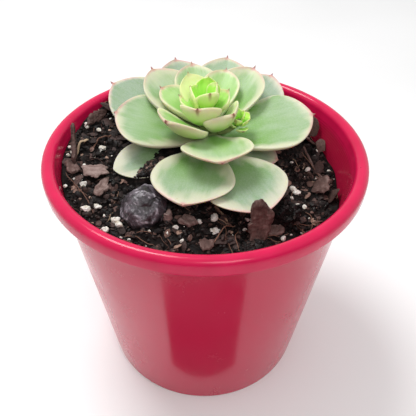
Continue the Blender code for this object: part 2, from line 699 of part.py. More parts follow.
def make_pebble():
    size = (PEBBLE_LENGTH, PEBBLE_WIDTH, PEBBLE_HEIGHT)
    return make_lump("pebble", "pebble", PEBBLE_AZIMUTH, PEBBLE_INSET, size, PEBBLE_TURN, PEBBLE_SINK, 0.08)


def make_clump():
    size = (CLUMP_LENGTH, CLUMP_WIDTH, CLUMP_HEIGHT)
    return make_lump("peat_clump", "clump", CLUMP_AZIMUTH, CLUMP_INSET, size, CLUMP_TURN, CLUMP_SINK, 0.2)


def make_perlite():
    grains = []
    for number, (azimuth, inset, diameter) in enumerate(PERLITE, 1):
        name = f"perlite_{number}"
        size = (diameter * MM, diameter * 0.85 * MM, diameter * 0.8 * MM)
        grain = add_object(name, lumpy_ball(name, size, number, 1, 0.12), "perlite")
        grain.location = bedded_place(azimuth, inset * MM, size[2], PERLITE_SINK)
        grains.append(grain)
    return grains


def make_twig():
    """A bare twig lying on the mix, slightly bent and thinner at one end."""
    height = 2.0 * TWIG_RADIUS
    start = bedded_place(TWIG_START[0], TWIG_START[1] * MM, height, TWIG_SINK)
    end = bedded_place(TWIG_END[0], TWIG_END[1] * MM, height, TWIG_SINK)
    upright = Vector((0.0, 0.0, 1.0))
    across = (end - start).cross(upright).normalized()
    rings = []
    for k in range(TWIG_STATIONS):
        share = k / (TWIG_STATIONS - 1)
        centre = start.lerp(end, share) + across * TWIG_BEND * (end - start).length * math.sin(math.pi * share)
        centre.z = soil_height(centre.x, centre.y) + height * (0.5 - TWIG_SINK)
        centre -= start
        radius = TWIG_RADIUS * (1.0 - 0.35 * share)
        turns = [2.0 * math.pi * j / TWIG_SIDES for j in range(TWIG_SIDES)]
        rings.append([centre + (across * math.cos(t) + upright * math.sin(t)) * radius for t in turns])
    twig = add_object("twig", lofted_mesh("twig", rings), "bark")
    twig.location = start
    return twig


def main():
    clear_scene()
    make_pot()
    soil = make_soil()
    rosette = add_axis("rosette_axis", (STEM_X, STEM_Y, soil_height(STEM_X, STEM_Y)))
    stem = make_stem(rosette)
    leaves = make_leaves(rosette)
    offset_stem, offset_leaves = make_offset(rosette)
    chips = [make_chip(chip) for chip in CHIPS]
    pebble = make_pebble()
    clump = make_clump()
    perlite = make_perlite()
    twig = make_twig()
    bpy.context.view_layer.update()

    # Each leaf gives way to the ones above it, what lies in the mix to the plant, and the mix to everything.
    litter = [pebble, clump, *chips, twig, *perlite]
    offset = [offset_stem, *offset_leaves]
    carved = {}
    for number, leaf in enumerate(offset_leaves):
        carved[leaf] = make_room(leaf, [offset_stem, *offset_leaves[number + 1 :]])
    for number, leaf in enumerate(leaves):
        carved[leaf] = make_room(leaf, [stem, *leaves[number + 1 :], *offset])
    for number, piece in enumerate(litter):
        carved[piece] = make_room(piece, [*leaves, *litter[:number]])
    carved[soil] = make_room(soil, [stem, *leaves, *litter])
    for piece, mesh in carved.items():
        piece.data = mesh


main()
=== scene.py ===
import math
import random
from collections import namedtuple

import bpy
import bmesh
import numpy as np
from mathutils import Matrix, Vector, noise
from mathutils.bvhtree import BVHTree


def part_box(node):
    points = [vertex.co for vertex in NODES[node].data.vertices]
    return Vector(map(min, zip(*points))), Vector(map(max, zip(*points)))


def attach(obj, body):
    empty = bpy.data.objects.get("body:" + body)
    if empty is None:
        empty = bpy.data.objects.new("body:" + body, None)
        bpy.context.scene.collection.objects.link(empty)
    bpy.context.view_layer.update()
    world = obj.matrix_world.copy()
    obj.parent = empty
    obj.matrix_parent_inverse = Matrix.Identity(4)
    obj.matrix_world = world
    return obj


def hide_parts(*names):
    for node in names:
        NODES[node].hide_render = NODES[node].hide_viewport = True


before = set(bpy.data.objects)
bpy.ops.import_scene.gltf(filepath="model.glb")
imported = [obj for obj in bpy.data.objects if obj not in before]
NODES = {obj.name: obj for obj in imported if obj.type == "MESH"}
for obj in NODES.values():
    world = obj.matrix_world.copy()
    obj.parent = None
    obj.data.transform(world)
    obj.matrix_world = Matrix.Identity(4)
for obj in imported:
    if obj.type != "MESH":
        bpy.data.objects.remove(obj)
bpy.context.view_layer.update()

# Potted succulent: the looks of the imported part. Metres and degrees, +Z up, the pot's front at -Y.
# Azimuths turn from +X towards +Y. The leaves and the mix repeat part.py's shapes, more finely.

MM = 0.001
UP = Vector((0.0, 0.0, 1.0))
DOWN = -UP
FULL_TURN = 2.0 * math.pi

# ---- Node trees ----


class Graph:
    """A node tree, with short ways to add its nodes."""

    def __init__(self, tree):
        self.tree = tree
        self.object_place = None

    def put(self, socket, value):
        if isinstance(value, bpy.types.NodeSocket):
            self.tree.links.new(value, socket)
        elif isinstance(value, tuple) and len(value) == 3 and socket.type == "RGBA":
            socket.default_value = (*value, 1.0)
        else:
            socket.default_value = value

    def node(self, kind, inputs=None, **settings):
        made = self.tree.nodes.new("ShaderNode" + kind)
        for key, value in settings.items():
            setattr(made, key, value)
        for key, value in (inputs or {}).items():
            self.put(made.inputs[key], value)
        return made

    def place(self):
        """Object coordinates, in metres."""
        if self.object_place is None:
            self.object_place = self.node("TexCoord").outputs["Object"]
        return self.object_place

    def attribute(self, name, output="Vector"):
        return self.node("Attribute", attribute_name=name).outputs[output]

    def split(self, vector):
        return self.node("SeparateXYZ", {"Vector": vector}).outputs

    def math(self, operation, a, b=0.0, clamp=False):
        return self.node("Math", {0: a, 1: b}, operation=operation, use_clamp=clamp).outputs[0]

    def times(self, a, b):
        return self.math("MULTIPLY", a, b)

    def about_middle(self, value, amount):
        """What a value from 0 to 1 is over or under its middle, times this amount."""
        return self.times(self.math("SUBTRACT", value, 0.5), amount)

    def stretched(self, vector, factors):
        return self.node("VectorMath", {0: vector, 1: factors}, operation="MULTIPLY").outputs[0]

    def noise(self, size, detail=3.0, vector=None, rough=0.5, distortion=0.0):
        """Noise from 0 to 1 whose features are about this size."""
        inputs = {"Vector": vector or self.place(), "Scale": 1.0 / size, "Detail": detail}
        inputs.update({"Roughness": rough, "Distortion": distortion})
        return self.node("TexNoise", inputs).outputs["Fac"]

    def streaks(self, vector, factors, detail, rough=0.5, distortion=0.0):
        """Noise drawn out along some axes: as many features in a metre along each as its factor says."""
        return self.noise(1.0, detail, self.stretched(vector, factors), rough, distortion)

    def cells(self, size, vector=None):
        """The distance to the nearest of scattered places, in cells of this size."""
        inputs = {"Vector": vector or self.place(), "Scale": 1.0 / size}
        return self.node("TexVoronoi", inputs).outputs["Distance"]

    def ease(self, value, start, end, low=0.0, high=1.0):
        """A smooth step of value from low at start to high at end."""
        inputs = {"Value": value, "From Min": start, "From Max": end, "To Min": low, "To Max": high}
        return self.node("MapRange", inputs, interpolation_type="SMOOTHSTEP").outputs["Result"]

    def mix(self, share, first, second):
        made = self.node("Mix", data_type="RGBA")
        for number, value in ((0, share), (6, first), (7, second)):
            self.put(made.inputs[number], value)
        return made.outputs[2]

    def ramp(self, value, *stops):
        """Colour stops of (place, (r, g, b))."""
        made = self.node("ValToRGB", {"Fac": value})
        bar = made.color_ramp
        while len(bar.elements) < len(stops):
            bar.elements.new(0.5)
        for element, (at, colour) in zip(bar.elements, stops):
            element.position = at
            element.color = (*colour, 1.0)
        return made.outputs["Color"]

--

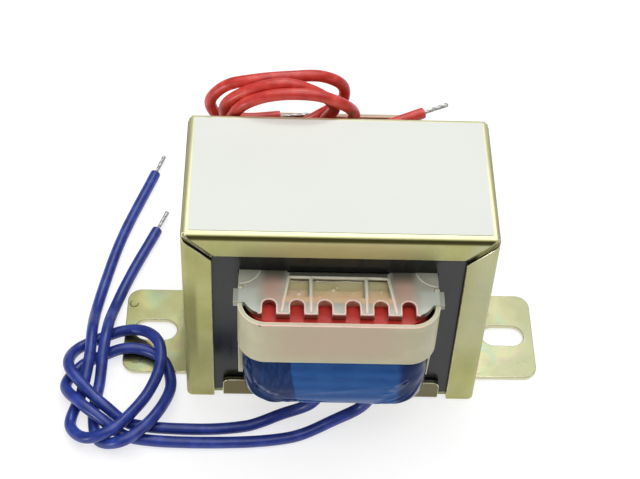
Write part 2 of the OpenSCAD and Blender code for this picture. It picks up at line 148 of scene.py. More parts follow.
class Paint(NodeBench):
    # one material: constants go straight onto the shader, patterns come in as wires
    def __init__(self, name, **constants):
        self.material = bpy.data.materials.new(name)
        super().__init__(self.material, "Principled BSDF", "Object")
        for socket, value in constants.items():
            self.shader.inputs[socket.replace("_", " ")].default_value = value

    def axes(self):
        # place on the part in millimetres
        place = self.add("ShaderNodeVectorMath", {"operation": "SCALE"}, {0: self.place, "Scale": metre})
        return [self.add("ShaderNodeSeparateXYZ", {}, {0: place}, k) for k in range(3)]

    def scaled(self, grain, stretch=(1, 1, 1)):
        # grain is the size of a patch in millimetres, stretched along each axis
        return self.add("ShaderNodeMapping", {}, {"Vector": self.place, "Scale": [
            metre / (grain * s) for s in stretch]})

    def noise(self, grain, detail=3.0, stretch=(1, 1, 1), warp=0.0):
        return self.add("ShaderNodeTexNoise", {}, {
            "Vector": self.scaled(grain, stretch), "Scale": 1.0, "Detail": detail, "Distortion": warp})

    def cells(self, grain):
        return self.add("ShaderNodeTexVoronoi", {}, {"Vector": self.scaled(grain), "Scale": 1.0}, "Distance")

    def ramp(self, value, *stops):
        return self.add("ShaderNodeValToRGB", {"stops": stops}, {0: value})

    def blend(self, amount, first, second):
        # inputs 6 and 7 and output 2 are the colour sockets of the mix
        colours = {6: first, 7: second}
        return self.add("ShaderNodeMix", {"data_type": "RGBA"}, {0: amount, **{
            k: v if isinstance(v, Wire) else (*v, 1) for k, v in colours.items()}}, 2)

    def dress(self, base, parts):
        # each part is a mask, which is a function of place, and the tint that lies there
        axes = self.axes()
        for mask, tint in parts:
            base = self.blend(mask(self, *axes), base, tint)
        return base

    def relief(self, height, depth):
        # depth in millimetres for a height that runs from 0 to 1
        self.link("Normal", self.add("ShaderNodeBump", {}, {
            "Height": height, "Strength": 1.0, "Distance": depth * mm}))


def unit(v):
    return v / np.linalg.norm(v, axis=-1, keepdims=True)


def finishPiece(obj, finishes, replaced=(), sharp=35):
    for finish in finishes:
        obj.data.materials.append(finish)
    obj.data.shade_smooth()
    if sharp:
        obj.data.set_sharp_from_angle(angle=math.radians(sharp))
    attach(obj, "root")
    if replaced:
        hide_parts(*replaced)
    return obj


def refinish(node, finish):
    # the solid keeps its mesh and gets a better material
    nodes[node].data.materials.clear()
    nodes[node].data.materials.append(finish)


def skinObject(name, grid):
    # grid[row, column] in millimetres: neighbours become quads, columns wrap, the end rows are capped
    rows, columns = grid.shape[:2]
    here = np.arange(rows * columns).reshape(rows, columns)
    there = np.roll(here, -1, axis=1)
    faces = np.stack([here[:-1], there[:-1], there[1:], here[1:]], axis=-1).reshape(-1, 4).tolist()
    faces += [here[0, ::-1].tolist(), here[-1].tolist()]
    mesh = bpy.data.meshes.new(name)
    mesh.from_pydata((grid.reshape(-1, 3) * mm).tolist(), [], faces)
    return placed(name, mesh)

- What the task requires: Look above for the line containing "Continue the Blender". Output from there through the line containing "return grains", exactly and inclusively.

- Correct result:
Continue the Blender code for this object: part 2, from line 699 of part.py. More parts follow.
def make_pebble():
    size = (PEBBLE_LENGTH, PEBBLE_WIDTH, PEBBLE_HEIGHT)
    return make_lump("pebble", "pebble", PEBBLE_AZIMUTH, PEBBLE_INSET, size, PEBBLE_TURN, PEBBLE_SINK, 0.08)


def make_clump():
    size = (CLUMP_LENGTH, CLUMP_WIDTH, CLUMP_HEIGHT)
    return make_lump("peat_clump", "clump", CLUMP_AZIMUTH, CLUMP_INSET, size, CLUMP_TURN, CLUMP_SINK, 0.2)


def make_perlite():
    grains = []
    for number, (azimuth, inset, diameter) in enumerate(PERLITE, 1):
        name = f"perlite_{number}"
        size = (diameter * MM, diameter * 0.85 * MM, diameter * 0.8 * MM)
        grain = add_object(name, lumpy_ball(name, size, number, 1, 0.12), "perlite")
        grain.location = bedded_place(azimuth, inset * MM, size[2], PERLITE_SINK)
        grains.append(grain)
    return grains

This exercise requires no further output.